What you need to do -
Print every record below exactly as written.

Data shown -
● ● ● ● ●
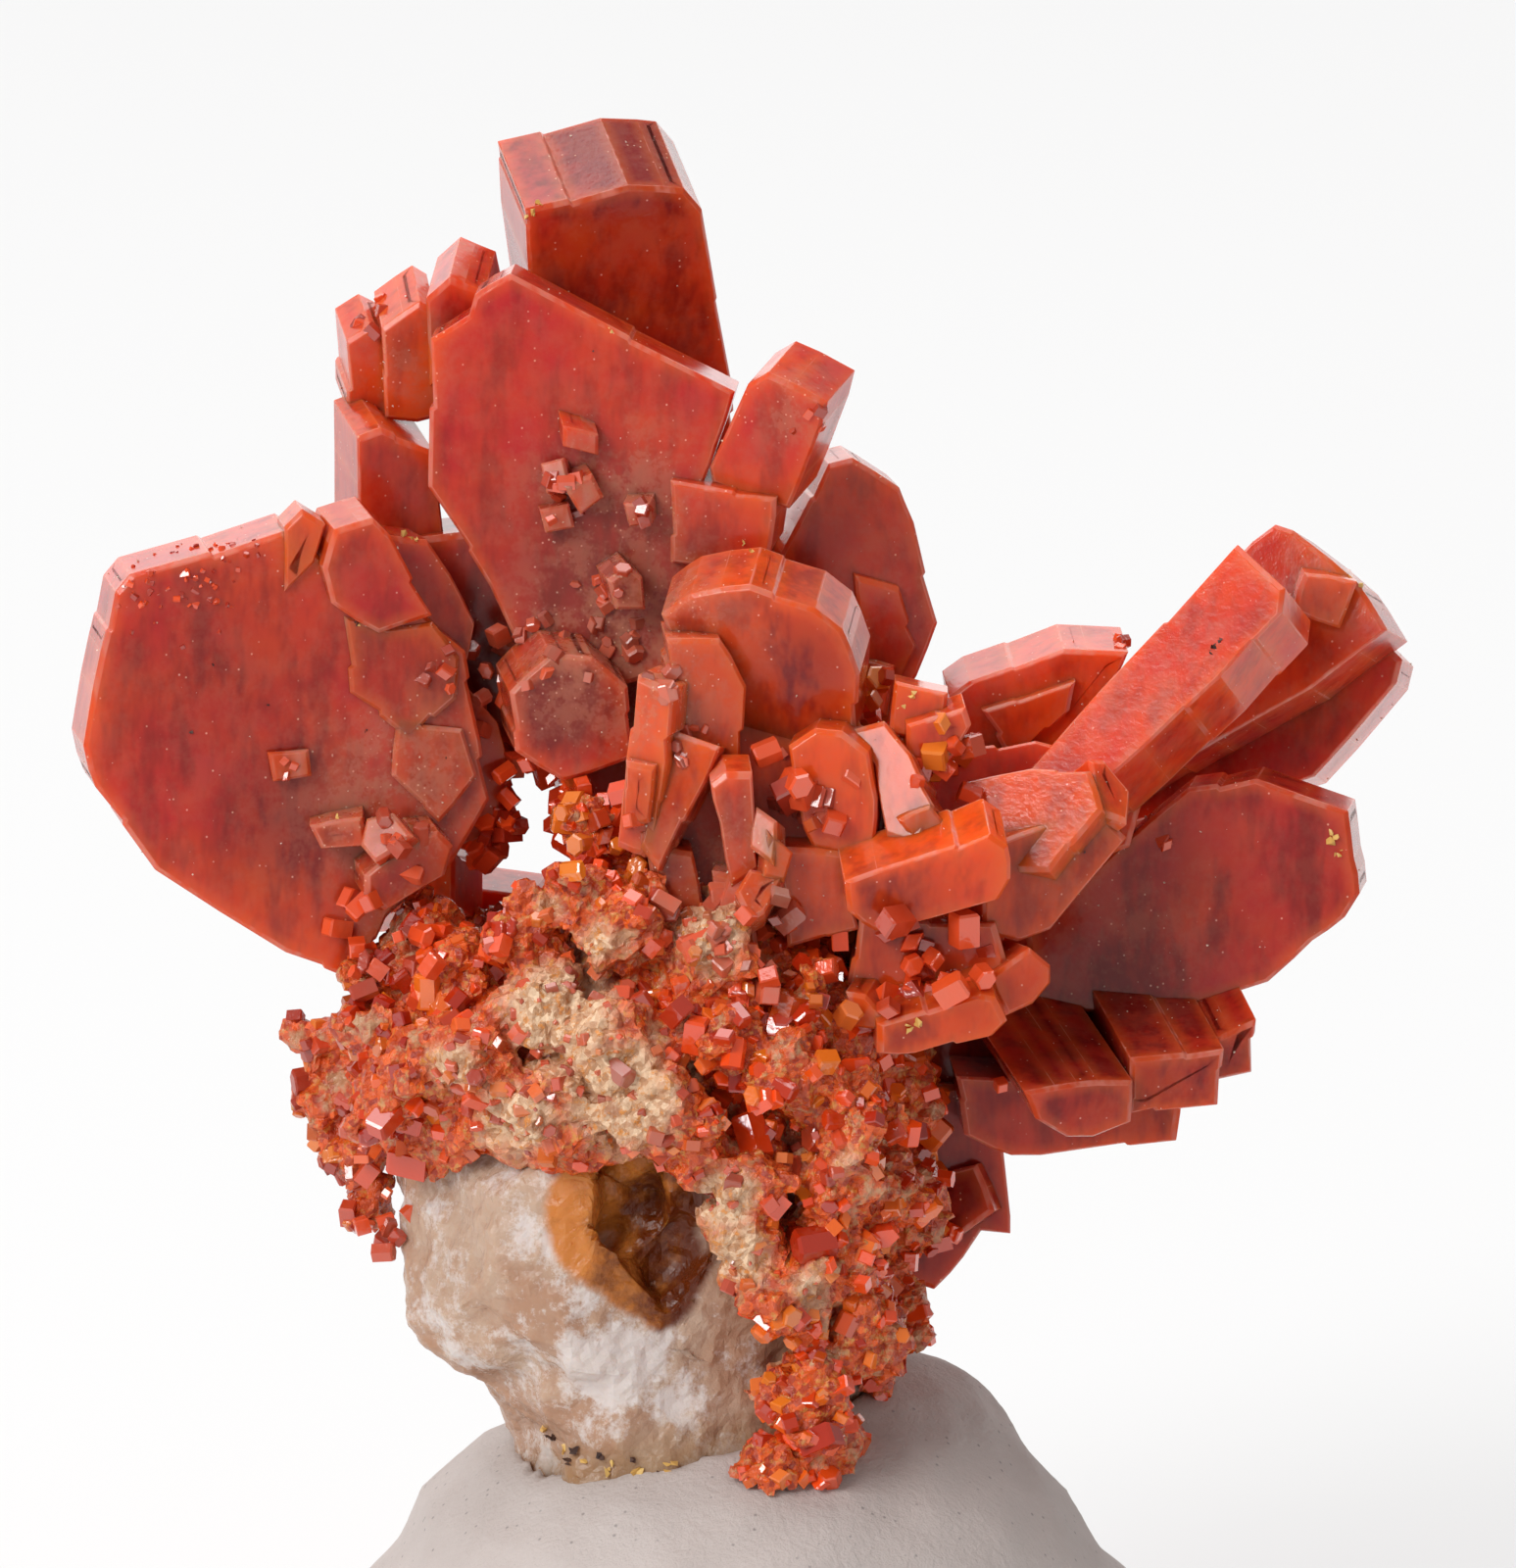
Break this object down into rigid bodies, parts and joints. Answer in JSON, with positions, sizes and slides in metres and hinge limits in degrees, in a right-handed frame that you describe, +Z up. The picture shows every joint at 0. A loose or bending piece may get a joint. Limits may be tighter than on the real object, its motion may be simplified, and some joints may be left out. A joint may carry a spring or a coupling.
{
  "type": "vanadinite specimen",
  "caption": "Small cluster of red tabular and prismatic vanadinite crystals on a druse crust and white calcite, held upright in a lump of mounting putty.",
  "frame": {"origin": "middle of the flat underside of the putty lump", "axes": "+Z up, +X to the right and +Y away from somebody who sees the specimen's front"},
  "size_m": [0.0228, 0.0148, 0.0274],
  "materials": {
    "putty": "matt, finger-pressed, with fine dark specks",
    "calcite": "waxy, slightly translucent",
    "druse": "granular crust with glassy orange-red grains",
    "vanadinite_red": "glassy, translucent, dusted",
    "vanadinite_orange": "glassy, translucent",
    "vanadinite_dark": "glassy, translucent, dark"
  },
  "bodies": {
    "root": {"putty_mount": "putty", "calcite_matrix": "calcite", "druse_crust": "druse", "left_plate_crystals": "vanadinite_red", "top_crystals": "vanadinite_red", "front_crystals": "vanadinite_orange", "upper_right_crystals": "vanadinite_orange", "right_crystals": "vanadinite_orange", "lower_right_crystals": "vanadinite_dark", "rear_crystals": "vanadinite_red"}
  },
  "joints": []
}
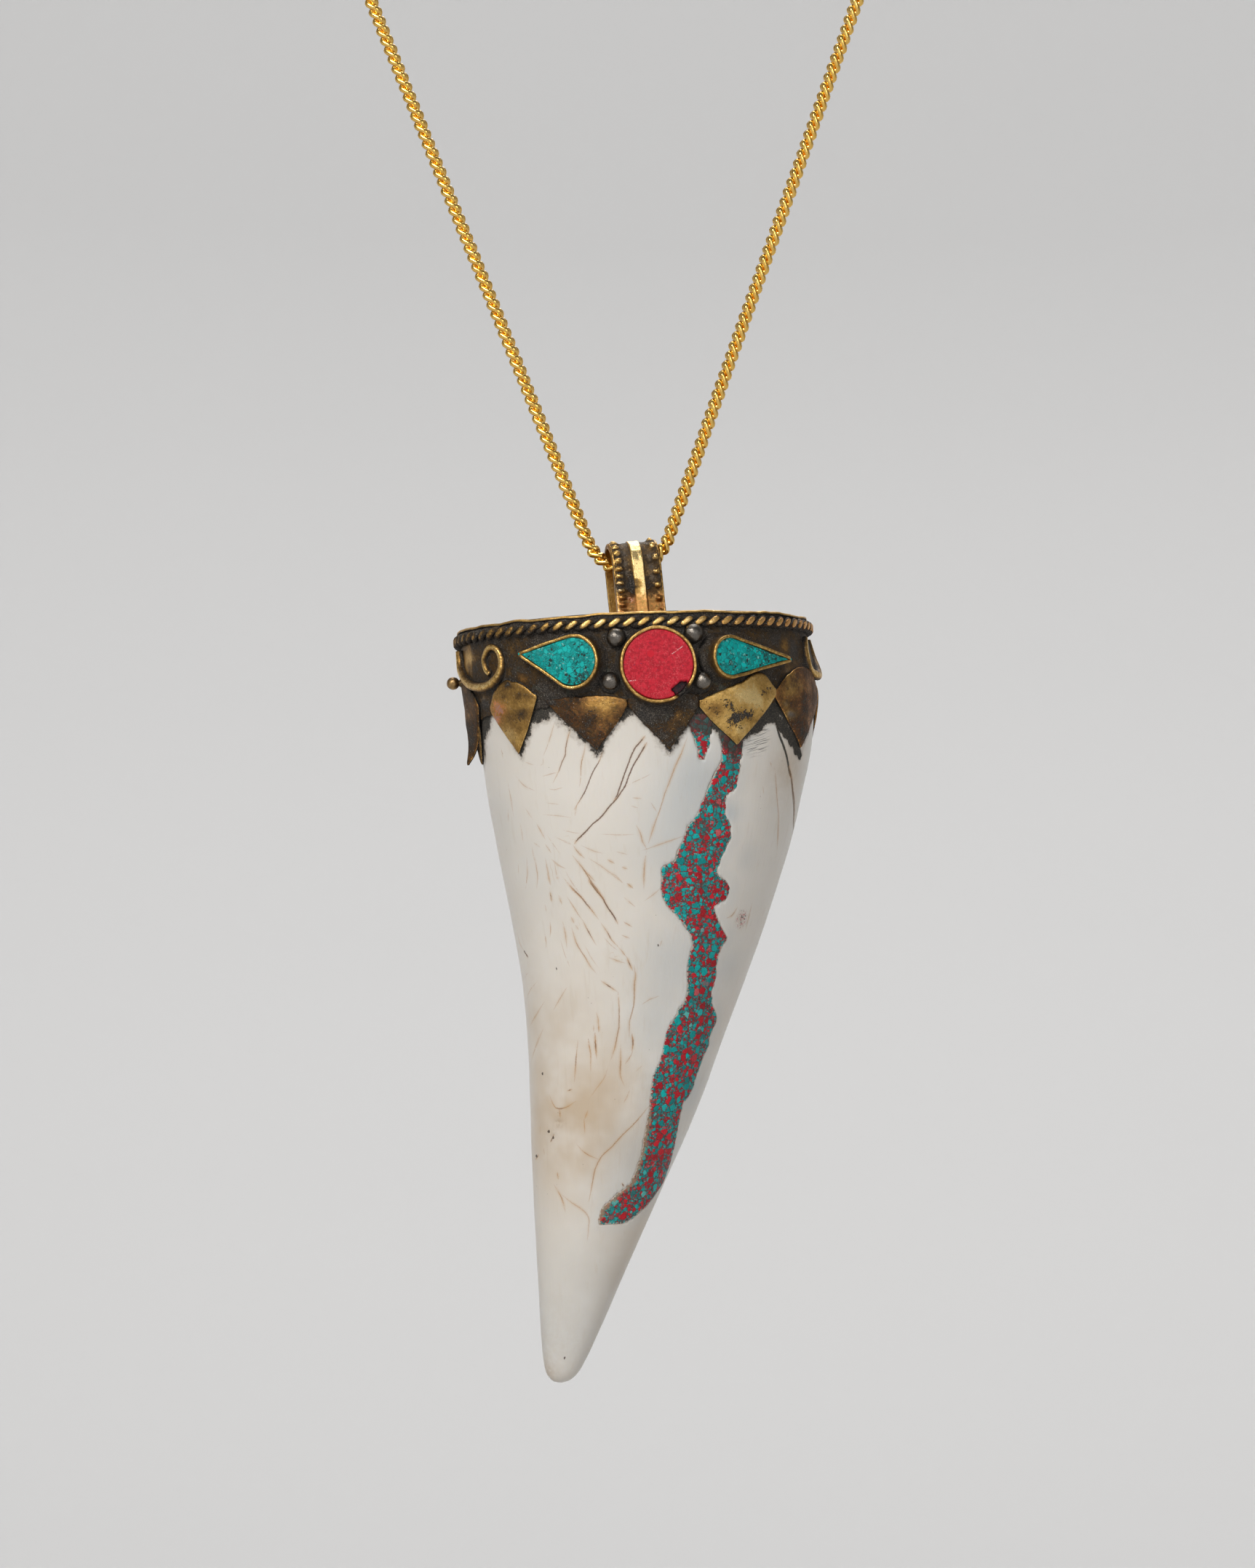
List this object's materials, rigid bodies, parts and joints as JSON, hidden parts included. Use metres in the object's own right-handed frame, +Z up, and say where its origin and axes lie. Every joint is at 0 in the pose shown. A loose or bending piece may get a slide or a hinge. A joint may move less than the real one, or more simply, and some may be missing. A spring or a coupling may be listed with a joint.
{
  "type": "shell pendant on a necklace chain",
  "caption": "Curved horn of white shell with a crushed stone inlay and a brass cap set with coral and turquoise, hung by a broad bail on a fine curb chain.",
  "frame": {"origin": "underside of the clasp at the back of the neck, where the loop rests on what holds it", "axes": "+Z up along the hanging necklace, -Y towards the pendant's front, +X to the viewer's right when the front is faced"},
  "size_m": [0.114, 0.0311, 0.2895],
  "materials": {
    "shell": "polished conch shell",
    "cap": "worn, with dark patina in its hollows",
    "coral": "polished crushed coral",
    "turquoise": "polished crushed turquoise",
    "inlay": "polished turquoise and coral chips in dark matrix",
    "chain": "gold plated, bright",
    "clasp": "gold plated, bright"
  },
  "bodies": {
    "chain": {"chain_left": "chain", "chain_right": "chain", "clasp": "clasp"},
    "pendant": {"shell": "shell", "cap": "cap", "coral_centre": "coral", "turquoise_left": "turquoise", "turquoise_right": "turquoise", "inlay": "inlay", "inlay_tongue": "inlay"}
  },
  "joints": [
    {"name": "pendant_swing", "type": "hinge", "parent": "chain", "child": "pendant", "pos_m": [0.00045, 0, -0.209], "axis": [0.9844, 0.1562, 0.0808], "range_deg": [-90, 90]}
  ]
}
● ● ● ● ●
Solution to the exercise -
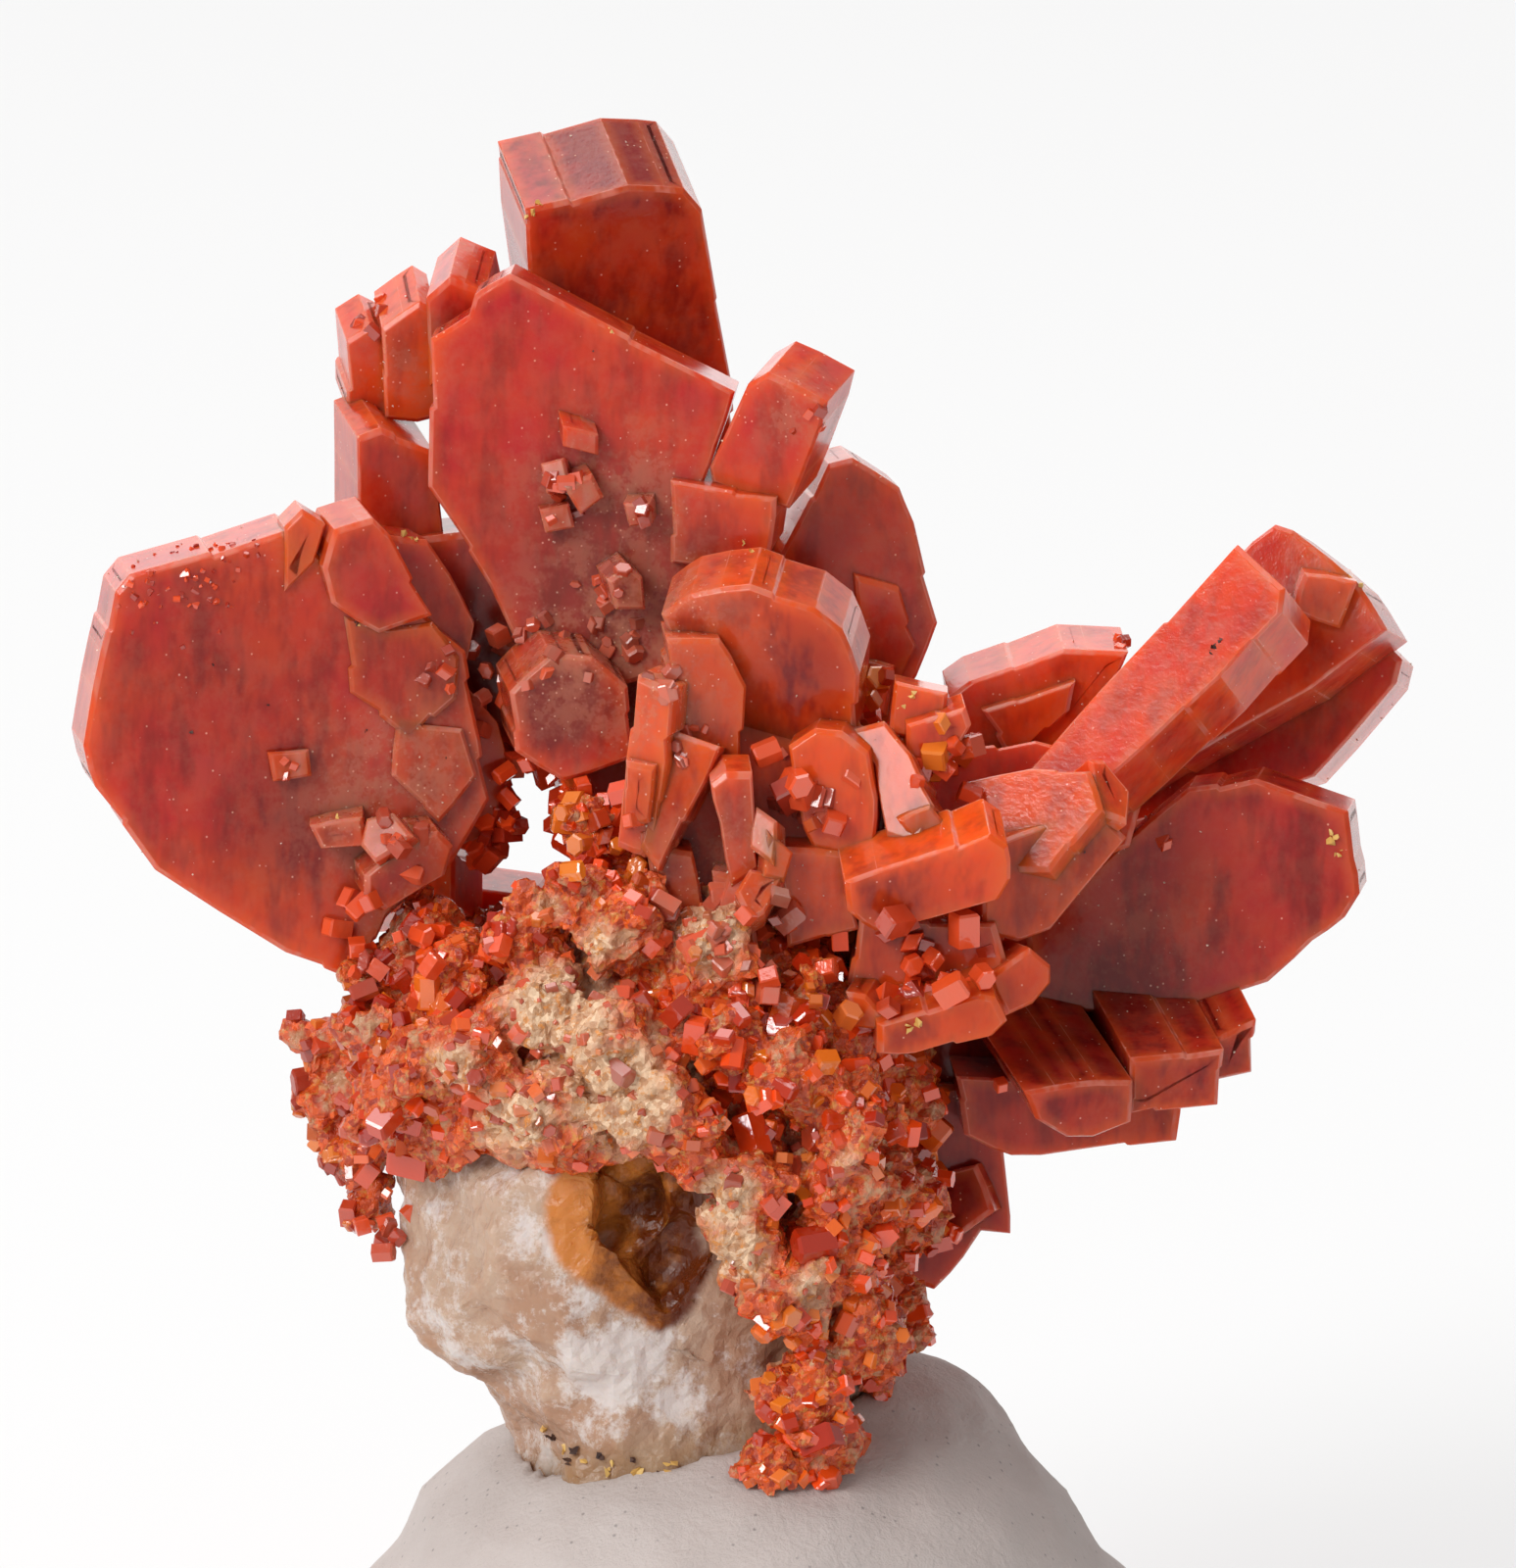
Break this object down into rigid bodies, parts and joints. Answer in JSON, with positions, sizes and slides in metres and hinge limits in degrees, in a right-handed frame that you describe, +Z up. The picture shows every joint at 0. A loose or bending piece may get a joint. Limits may be tighter than on the real object, its motion may be simplified, and some joints may be left out. A joint may carry a spring or a coupling.
{
  "type": "vanadinite specimen",
  "caption": "Small cluster of red tabular and prismatic vanadinite crystals on a druse crust and white calcite, held upright in a lump of mounting putty.",
  "frame": {"origin": "middle of the flat underside of the putty lump", "axes": "+Z up, +X to the right and +Y away from somebody who sees the specimen's front"},
  "size_m": [0.0228, 0.0148, 0.0274],
  "materials": {
    "putty": "matt, finger-pressed, with fine dark specks",
    "calcite": "waxy, slightly translucent",
    "druse": "granular crust with glassy orange-red grains",
    "vanadinite_red": "glassy, translucent, dusted",
    "vanadinite_orange": "glassy, translucent",
    "vanadinite_dark": "glassy, translucent, dark"
  },
  "bodies": {
    "root": {"putty_mount": "putty", "calcite_matrix": "calcite", "druse_crust": "druse", "left_plate_crystals": "vanadinite_red", "top_crystals": "vanadinite_red", "front_crystals": "vanadinite_orange", "upper_right_crystals": "vanadinite_orange", "right_crystals": "vanadinite_orange", "lower_right_crystals": "vanadinite_dark", "rear_crystals": "vanadinite_red"}
  },
  "joints": []
}
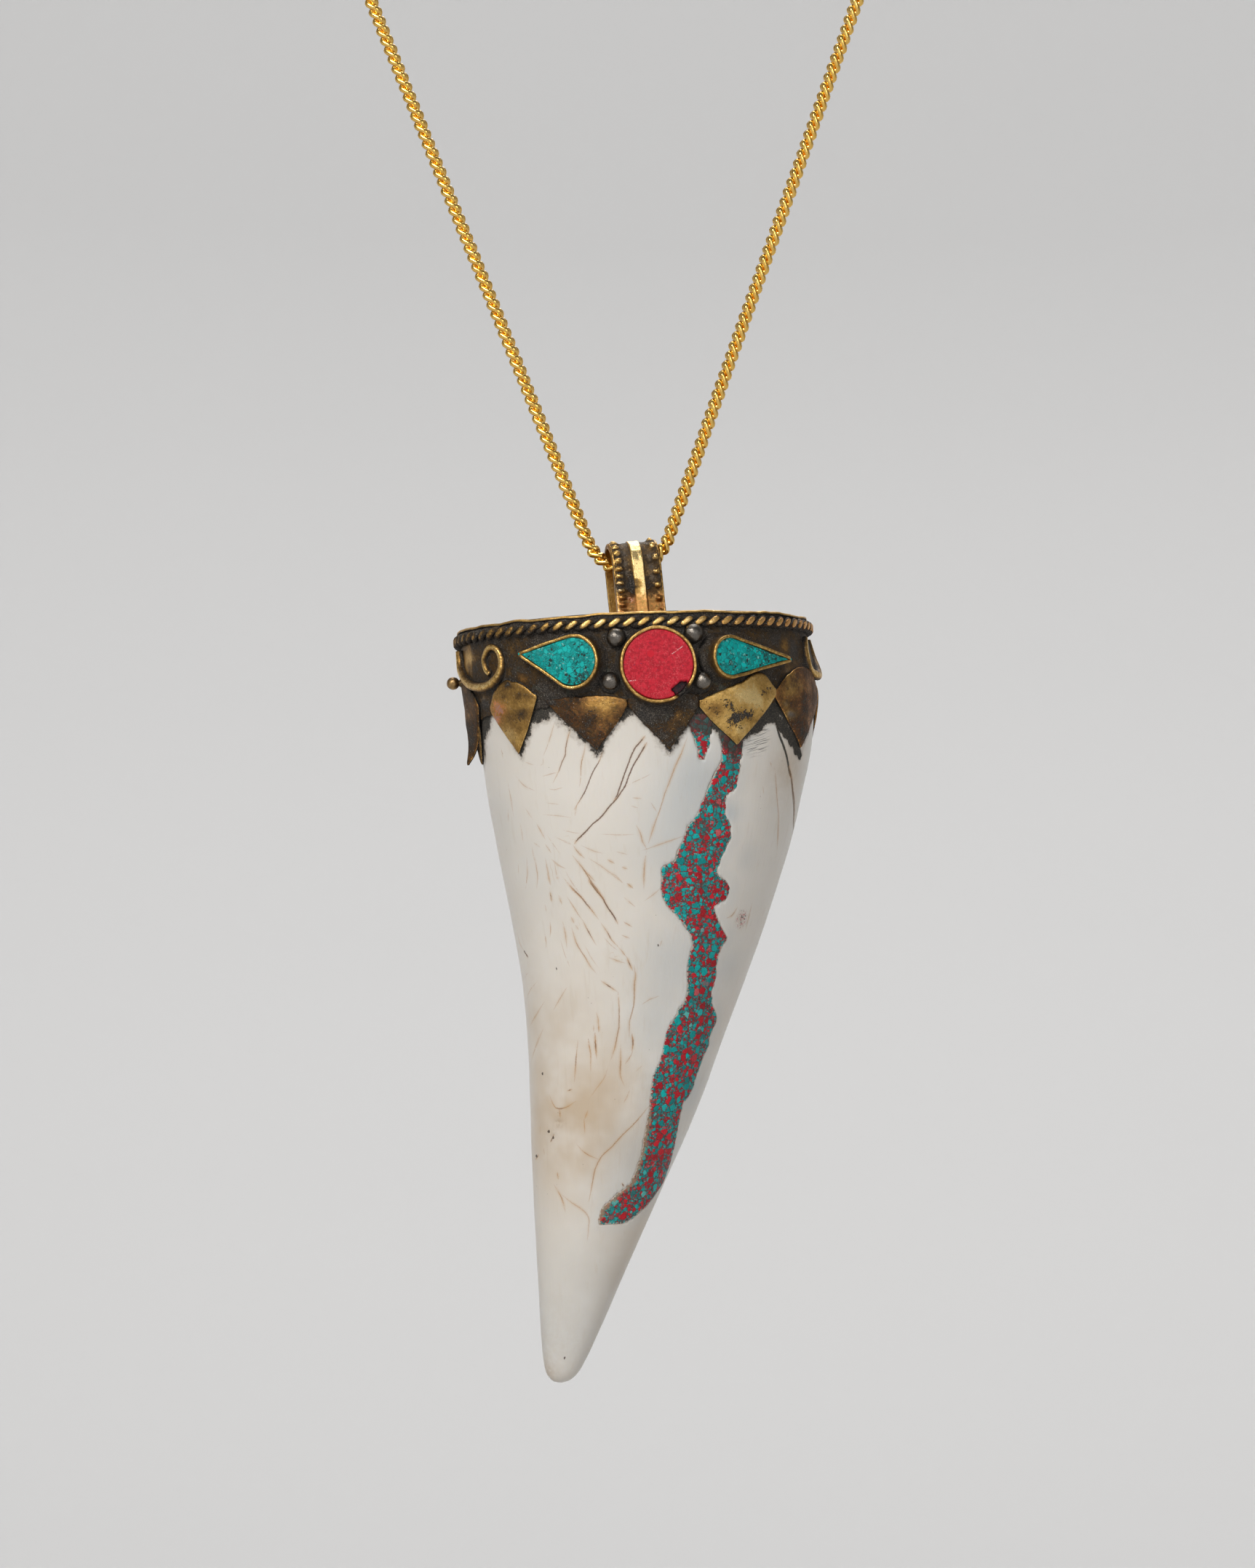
List this object's materials, rigid bodies, parts and joints as JSON, hidden parts included. Use metres in the object's own right-handed frame, +Z up, and say where its origin and axes lie. Every joint is at 0 in the pose shown. A loose or bending piece may get a slide or a hinge. A joint may move less than the real one, or more simply, and some may be missing. A spring or a coupling may be listed with a joint.
{
  "type": "shell pendant on a necklace chain",
  "caption": "Curved horn of white shell with a crushed stone inlay and a brass cap set with coral and turquoise, hung by a broad bail on a fine curb chain.",
  "frame": {"origin": "underside of the clasp at the back of the neck, where the loop rests on what holds it", "axes": "+Z up along the hanging necklace, -Y towards the pendant's front, +X to the viewer's right when the front is faced"},
  "size_m": [0.114, 0.0311, 0.2895],
  "materials": {
    "shell": "polished conch shell",
    "cap": "worn, with dark patina in its hollows",
    "coral": "polished crushed coral",
    "turquoise": "polished crushed turquoise",
    "inlay": "polished turquoise and coral chips in dark matrix",
    "chain": "gold plated, bright",
    "clasp": "gold plated, bright"
  },
  "bodies": {
    "chain": {"chain_left": "chain", "chain_right": "chain", "clasp": "clasp"},
    "pendant": {"shell": "shell", "cap": "cap", "coral_centre": "coral", "turquoise_left": "turquoise", "turquoise_right": "turquoise", "inlay": "inlay", "inlay_tongue": "inlay"}
  },
  "joints": [
    {"name": "pendant_swing", "type": "hinge", "parent": "chain", "child": "pendant", "pos_m": [0.00045, 0, -0.209], "axis": [0.9844, 0.1562, 0.0808], "range_deg": [-90, 90]}
  ]
}